My journey concluded in Verona and Venice (both in the Veneto region), where I encountered a diverse selection of white wines, each with its own distinct personality.

Soave (Veneto)
Tasting Notes: Made from the Garganica grape, Soave displayed a dry, tart profile with notes of green apple and minerality. Its light and refreshing character would make it a perfect companion for warm evenings and is perfect to pair with anchovy or baccala (salted cod) cichetti (classic Venetian tapas) – thank me later!

Ribola (Friuli)
Tasting Notes: Hailing from the Italian-Slovenian border, Ribola was a complex and tart white wine that almost looked like an orange wine. With stone fruit notes and a slightly funky (in a good way!) undertone, it showcased the unique terroir of the region.

Malvasia (Veneto)
Tasting Notes: While typically a sweet grape, Malvasia demonstrated its versatility with honey, floral, and peach notes. Its intriguing body and dry profile added a layer of sophistication to the tasting experience.

Garganega (Veneto)
Tasting Notes: Garganega offered a dry, salty character with peach notes. Its velvety texture and simultaneous tartness created a dynamic and memorable wine.

Trebbiano (Veneto)
Tasting Notes: With citrus and green apple flavors, Trebbiano presented a dry and tart profile. Its crispness made it a delightful choice for those seeking something light and refreshing.

Favorite osteria/bacaro in Venice: Mezzopeino Bacaro Venezia
Charming local Bacaro (wine bar) with excellent selection of Venetian style cichetti (tapas) and of course, a wonderful, curated selection of delicious and interesting local wines. Lovely and knowledgeable staff.

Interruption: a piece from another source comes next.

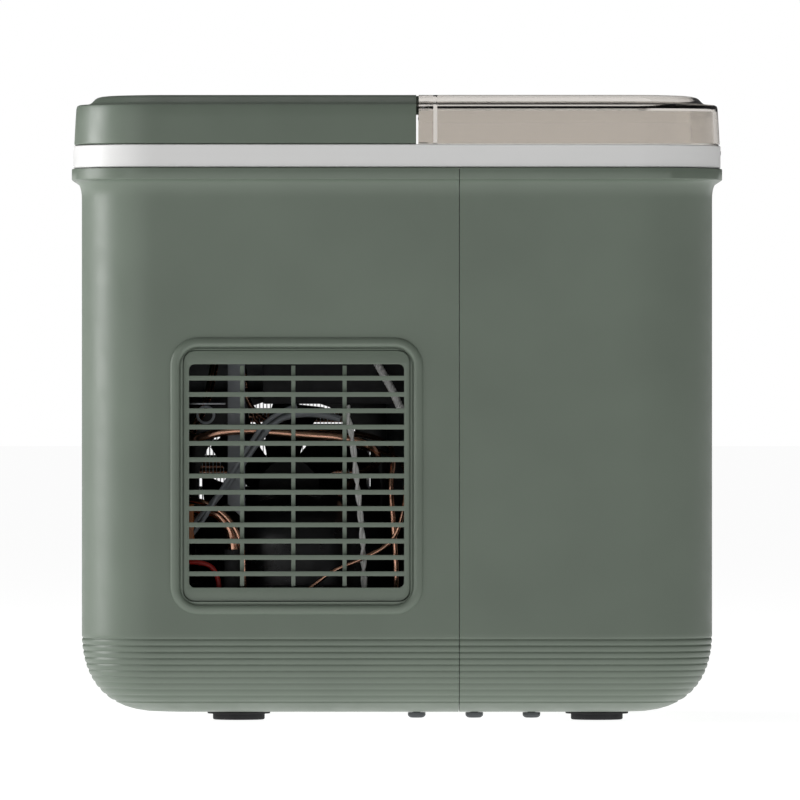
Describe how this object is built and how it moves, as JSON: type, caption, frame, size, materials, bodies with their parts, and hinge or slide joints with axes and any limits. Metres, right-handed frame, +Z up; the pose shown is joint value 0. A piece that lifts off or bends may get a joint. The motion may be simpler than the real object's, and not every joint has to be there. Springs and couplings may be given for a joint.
{
  "type": "countertop ice maker",
  "caption": "Countertop compressor ice maker: box-shaped case, louvred side vents, hinged smoked lid over an ice bin, working fan, tilting water tray, ice rake, drain plug and keys.",
  "frame": {"origin": "centre of the foot plane, midway along the case's length and width", "axes": "+X towards the front with the clear lid, +Y towards the left side, +Z up"},
  "size_m": [0.3012, 0.226, 0.288],
  "materials": {
    "sage": "fine satin grain",
    "white_plastic": "satin",
    "smoked_clear": "transparent, polished",
    "dark_trim": "satin",
    "black_plastic": "matte",
    "grey_plastic": "satin",
    "black_rubber": "matte",
    "black_paint": "semi-gloss",
    "steel": "bare",
    "fin_aluminium": "bare",
    "copper": "bare tube",
    "circuit_board": "satin"
  },
  "bodies": {
    "case": {"rear_housing": "sage", "front_housing": "sage", "vent_grille_right": "sage", "vent_grille_left": "sage", "rear_cover": "sage", "top_frame": "white_plastic", "tank": "white_plastic", "tank_sump": "white_plastic", "lead_pair": "white_plastic", "front_badge": "dark_trim", "base_screw_1": "dark_trim", "base_screw_2": "dark_trim", "base_screw_3": "dark_trim", "base_screw_4": "dark_trim", "base_screw_5": "dark_trim", "base_screw_6": "dark_trim", "control_panel": "black_plastic", "tray_motor": "black_plastic", "terminal_cover": "black_plastic", "fan_frame": "black_plastic", "water_pump": "black_plastic", "power_inlet": "black_plastic", "evaporator_holder": "grey_plastic", "pump_hose": "grey_plastic", "drain_hose": "grey_plastic", "drain_fitting": "grey_plastic", "fan_lead": "grey_plastic", "foot_1": "black_rubber", "foot_2": "black_rubber", "foot_3": "black_rubber", "foot_4": "black_rubber", "tank_insulation": "black_rubber", "compressor": "black_paint", "base_plate": "steel", "hinge_pin_right": "steel", "hinge_pin_left": "steel", "evaporator": "steel", "compressor_bracket": "steel", "fan_bracket": "steel", "hanger_strip": "steel", "inlet_pins": "steel", "condenser_fins": "fin_aluminium", "condenser_coil": "copper", "filter_drier": "copper", "discharge_pipe": "copper", "suction_pipe": "copper", "bypass_pipe": "copper", "liquid_pipe": "copper", "capillary_tube": "copper", "button_board": "circuit_board", "control_board": "circuit_board"},
    "lid": {"front_lid": "smoked_clear"},
    "power_key": {"power_button": "grey_plastic"},
    "size_key": {"size_button": "grey_plastic"},
    "fan": {"fan_rotor": "black_plastic"},
    "tray": {"water_tray": "white_plastic"},
    "rake": {"ice_rake": "white_plastic"},
    "basket": {"ice_basket": "grey_plastic"},
    "scoop": {"ice_scoop": "grey_plastic"},
    "plug": {"drain_plug": "black_rubber"}
  },
  "joints": [
    {"name": "lid_hinge", "type": "hinge", "parent": "case", "child": "lid", "pos_m": [0.0122, 0, 0.2856], "axis": [0, -1, 0], "range_deg": [0, 100]},
    {"name": "power_press", "type": "slide", "parent": "case", "child": "power_key", "axis": [0, 0, -1], "range_m": [0, 0.0008], "stiffness_N_per_m": 1000, "springref_m": -0.001},
    {"name": "size_press", "type": "slide", "parent": "case", "child": "size_key", "axis": [0, 0, -1], "range_m": [0, 0.0008], "stiffness_N_per_m": 1000, "springref_m": -0.001},
    {"name": "fan_spin", "type": "hinge", "parent": "case", "child": "fan", "pos_m": [-0.051, 0.0565, 0.1053], "axis": [0, 1, 0], "continuous": true},
    {"name": "tray_tilt", "type": "hinge", "parent": "case", "child": "tray", "pos_m": [-0.022, 0, 0.232], "axis": [0, -1, 0], "range_deg": [0, 60]},
    {"name": "rake_swing", "type": "hinge", "parent": "case", "child": "rake", "pos_m": [0.003, 0, 0.238], "axis": [0, -1, 0], "range_deg": [0, 45]},
    {"name": "basket_lift", "type": "slide", "parent": "case", "child": "basket", "axis": [0, 0, 1], "range_m": [0, 0.03]},
    {"name": "scoop_lift", "type": "slide", "parent": "basket", "child": "scoop", "axis": [0, 0, 1], "range_m": [0, 0.02]},
    {"name": "plug_pull", "type": "slide", "parent": "case", "child": "plug", "axis": [-1, 0, 0], "range_m": [0, 0.012]}
  ],
  "couplings": [
    {"joint": "rake_swing", "follows": "tray_tilt", "ratio": 0.75}
  ]
}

My journey through Rome, Florence, and Venice was not only a visual and cultural feast but also a gastronomic delight as I explored the diverse world of Italian white wines. From the dry elegance of Orvieto to the salty notes of Vermentino and the complex character of Ribola, each region offered a unique expression of Italy’s winemaking heritage. As I departed with a newfound appreciation for Italian whites, my list of must-try wines continues to grow, I’m sure promising future adventures in the world of Italian viticulture. Cheers!